GIVEN DATA

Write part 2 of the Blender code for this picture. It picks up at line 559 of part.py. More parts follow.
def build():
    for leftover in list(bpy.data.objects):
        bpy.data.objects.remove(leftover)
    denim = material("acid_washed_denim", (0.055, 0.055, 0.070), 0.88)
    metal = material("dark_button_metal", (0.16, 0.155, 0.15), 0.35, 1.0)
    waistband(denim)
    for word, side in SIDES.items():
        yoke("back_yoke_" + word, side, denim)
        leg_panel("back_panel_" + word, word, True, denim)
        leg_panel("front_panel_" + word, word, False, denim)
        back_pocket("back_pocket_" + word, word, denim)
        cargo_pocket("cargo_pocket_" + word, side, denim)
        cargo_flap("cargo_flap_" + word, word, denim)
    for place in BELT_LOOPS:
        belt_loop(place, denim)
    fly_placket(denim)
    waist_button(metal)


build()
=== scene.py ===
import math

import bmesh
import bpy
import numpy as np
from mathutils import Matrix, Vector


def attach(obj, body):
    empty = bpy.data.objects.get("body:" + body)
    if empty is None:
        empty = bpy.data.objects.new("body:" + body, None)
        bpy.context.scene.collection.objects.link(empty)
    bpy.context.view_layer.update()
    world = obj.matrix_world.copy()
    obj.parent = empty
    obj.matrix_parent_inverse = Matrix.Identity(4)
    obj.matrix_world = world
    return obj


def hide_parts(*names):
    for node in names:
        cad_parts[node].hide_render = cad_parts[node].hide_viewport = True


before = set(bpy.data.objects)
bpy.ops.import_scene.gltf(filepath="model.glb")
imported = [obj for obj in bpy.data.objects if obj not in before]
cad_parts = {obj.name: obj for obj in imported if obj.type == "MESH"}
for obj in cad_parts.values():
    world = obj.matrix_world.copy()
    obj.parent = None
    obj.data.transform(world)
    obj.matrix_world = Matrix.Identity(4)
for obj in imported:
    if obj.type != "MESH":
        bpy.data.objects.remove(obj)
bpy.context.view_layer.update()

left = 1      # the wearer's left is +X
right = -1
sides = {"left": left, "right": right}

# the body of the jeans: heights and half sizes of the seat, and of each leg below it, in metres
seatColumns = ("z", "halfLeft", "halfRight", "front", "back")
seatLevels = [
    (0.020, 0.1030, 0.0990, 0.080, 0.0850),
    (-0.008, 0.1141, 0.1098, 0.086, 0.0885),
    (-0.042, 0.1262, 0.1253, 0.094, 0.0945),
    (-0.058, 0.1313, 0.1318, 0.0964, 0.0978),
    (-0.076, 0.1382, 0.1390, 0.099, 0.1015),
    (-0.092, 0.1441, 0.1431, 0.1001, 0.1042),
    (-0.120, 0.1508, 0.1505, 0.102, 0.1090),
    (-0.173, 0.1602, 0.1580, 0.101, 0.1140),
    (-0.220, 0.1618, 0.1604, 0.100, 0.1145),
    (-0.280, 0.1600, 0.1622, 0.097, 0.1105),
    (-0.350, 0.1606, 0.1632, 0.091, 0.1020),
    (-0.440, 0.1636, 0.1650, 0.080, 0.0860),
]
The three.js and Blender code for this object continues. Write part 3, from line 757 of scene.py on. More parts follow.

PROBLEM
Write the entire listing out again, word for word.

RESULT OF THIS TASK
Write part 2 of the Blender code for this picture. It picks up at line 559 of part.py. More parts follow.
def build():
    for leftover in list(bpy.data.objects):
        bpy.data.objects.remove(leftover)
    denim = material("acid_washed_denim", (0.055, 0.055, 0.070), 0.88)
    metal = material("dark_button_metal", (0.16, 0.155, 0.15), 0.35, 1.0)
    waistband(denim)
    for word, side in SIDES.items():
        yoke("back_yoke_" + word, side, denim)
        leg_panel("back_panel_" + word, word, True, denim)
        leg_panel("front_panel_" + word, word, False, denim)
        back_pocket("back_pocket_" + word, word, denim)
        cargo_pocket("cargo_pocket_" + word, side, denim)
        cargo_flap("cargo_flap_" + word, word, denim)
    for place in BELT_LOOPS:
        belt_loop(place, denim)
    fly_placket(denim)
    waist_button(metal)


build()
=== scene.py ===
import math

import bmesh
import bpy
import numpy as np
from mathutils import Matrix, Vector


def attach(obj, body):
    empty = bpy.data.objects.get("body:" + body)
    if empty is None:
        empty = bpy.data.objects.new("body:" + body, None)
        bpy.context.scene.collection.objects.link(empty)
    bpy.context.view_layer.update()
    world = obj.matrix_world.copy()
    obj.parent = empty
    obj.matrix_parent_inverse = Matrix.Identity(4)
    obj.matrix_world = world
    return obj


def hide_parts(*names):
    for node in names:
        cad_parts[node].hide_render = cad_parts[node].hide_viewport = True


before = set(bpy.data.objects)
bpy.ops.import_scene.gltf(filepath="model.glb")
imported = [obj for obj in bpy.data.objects if obj not in before]
cad_parts = {obj.name: obj for obj in imported if obj.type == "MESH"}
for obj in cad_parts.values():
    world = obj.matrix_world.copy()
    obj.parent = None
    obj.data.transform(world)
    obj.matrix_world = Matrix.Identity(4)
for obj in imported:
    if obj.type != "MESH":
        bpy.data.objects.remove(obj)
bpy.context.view_layer.update()

left = 1      # the wearer's left is +X
right = -1
sides = {"left": left, "right": right}

# the body of the jeans: heights and half sizes of the seat, and of each leg below it, in metres
seatColumns = ("z", "halfLeft", "halfRight", "front", "back")
seatLevels = [
    (0.020, 0.1030, 0.0990, 0.080, 0.0850),
    (-0.008, 0.1141, 0.1098, 0.086, 0.0885),
    (-0.042, 0.1262, 0.1253, 0.094, 0.0945),
    (-0.058, 0.1313, 0.1318, 0.0964, 0.0978),
    (-0.076, 0.1382, 0.1390, 0.099, 0.1015),
    (-0.092, 0.1441, 0.1431, 0.1001, 0.1042),
    (-0.120, 0.1508, 0.1505, 0.102, 0.1090),
    (-0.173, 0.1602, 0.1580, 0.101, 0.1140),
    (-0.220, 0.1618, 0.1604, 0.100, 0.1145),
    (-0.280, 0.1600, 0.1622, 0.097, 0.1105),
    (-0.350, 0.1606, 0.1632, 0.091, 0.1020),
    (-0.440, 0.1636, 0.1650, 0.080, 0.0860),
]
The three.js and Blender code for this object continues. Write part 3, from line 757 of scene.py on. More parts follow.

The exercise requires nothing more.